What matters next for Chewy

The key watchpoint is whether the spending pullback remains temporary or starts showing up more broadly in purchase behavior, product mix, and guidance.

Boston Scientific: why the multiple reset hurt the most

This was a growth-assumption problem

Boston Scientific's selloff felt harsher because investors were not just reacting to one quarter. They were questioning whether a premium medtech compounding story was losing momentum. When management cut its 2026 organic revenue growth guide to 6.5%-8.0% from 10%-11%, it hit the core of that thesis.

Headwinds showed up in more than one place

The cardiovascular segment still posted 13.5% reported growth, which suggests the core franchise is not broken.
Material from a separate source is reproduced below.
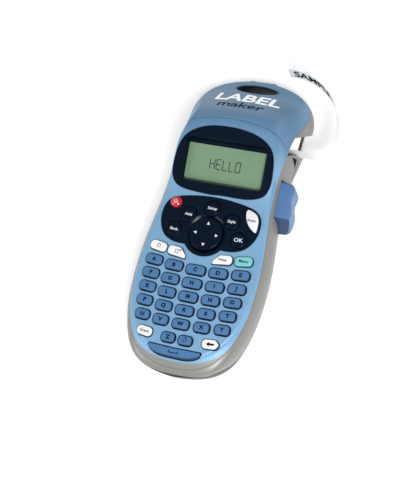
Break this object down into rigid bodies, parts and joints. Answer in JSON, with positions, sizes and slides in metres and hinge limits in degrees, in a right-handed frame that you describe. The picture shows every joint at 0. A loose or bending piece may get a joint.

But the market was paying for more than steady cardiovascular growth. It was paying for a broader high-growth transition. That thesis took a hit from several angles at once: competitive pressure in electrophysiology, declining usage of Watchman stand-alone procedures, and underperformance in urology.

What matters next for Boston Scientific

That is why BSX deserves the most caution of the three names here. ADBE and CHWY still look like businesses investors can evaluate through current operating signals. Boston Scientific is now being judged on whether its procedure-led growth engine can actually restart.

What these 52-week lows are really saying

These drops are not proof that Adobe, Chewy, or Boston Scientific have broken businesses. They are proof that investors are no longer willing to pay premium assumptions without fresher proof.

  • ADBE: The business delivered, but leadership turnover and AI uncertainty weakened confidence.
  • CHWY: The quarter held up, but softer consumer spending changed the near-term narrative.
  • BSX: The reset went deeper because investors questioned whether the growth engine itself was slowing.

For now, the market is asking all three companies to prove that last week's low is a reset in expectations, not the start of a harder de-rating.